Depuis la mort de Maurice Béjart, est le dernier monstre sacré de la danse contemporaine, une véritable légende vivante. Cela n'empêche pas ce fringant octogénaire, né en 1919, de continuer à chorégraphier, avec ou sans l'aide de son ordinateur, des pièces d'une grande fraîcheur.

La dernière en date, eyeSpace, créée à New York en 2006, faisait l'objet d'une première française lors de la rituelle visite du maître à Paris dans le cadre du Festival d'Automne.

Accompagnée d'une musique pour iPods signée Mikel Rouse, que chaque spectateur pouvait télécharger sur iTunes avant de venir au théâtre, cette pièce vive et enlevée, presque primesautière est le fruit d'une inspiration toujours fertile. De petits groupes de danseurs et de danseuses en académiques bleus se succèdent avec fluidité au gré des séquences musicales, formant des trios ou des quatuors harmonieux. Dans la salle, les spectateurs écoutent individuellement, dans l'ordre qui leur sied, les séquences musicales de Mikel Rouse sur leur iPods. Lorsque le chorégraphe vient saluer d'un air malicieux et gourmand, mais en fauteuil roulant, à la fin de la pièce, la plupart des spectateurs ont encore les écouteurs sur les oreilles !
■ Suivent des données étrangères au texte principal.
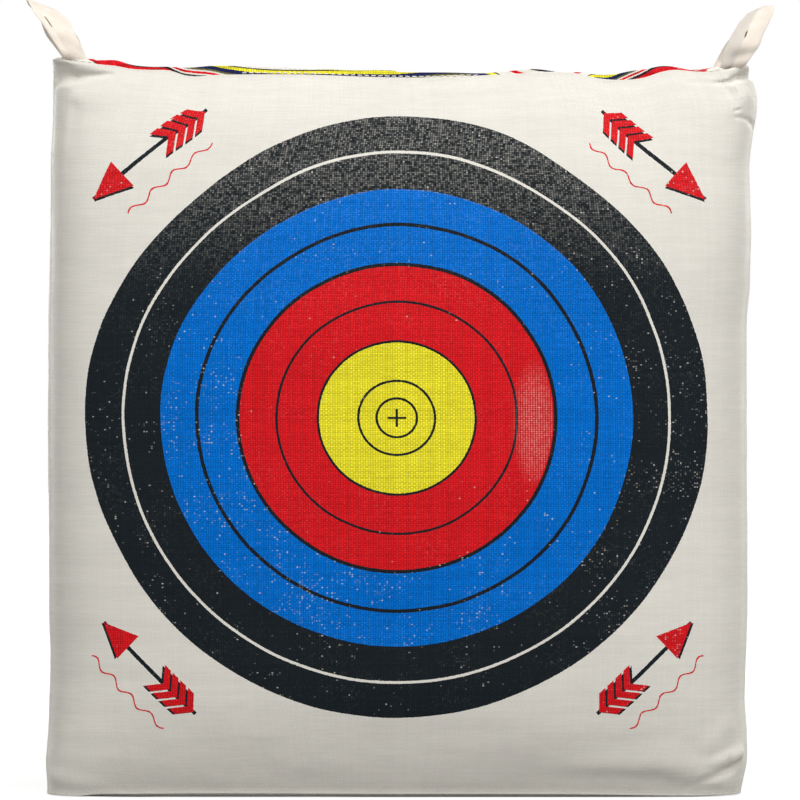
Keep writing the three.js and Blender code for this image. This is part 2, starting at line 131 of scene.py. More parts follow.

Ce programme parisien était également l'occasion de voir ou de revoir CRWDSPCR, première pièce conçue aléatoirement à l'aide du logiciel Life Forms en 1993, un logiciel suggérant des possibilités de mouvements totalement inédits à transposer ensuite dans le studio. Cette pièce étrange est totalement abstraite, sans aucune aspérité. L'esprit glisse sur ces corps de danseurs disparates, marqués par une esthétique moderniste, passant d'un duo à un quintette et permettant à toute la compagnie de s'illustrer dans des académiques de patchwork multicolores. Mais la plus grande émotion venait des couleurs chaudes et vibrantes de Crises, une pièce historique de 1960, d'une grande virtuosité et nécessitant de la part de ses interprètes une exceptionnelle maîtrise technique. Plus instinctive, plus sensuelle que dans les pièces les plus contemporaines, la danse y dessine les contours d'un jeu amoureux et passionné sur un rythme jazzy. Un programme en trois volets permettant de parcourir quarante six années de danse américaine.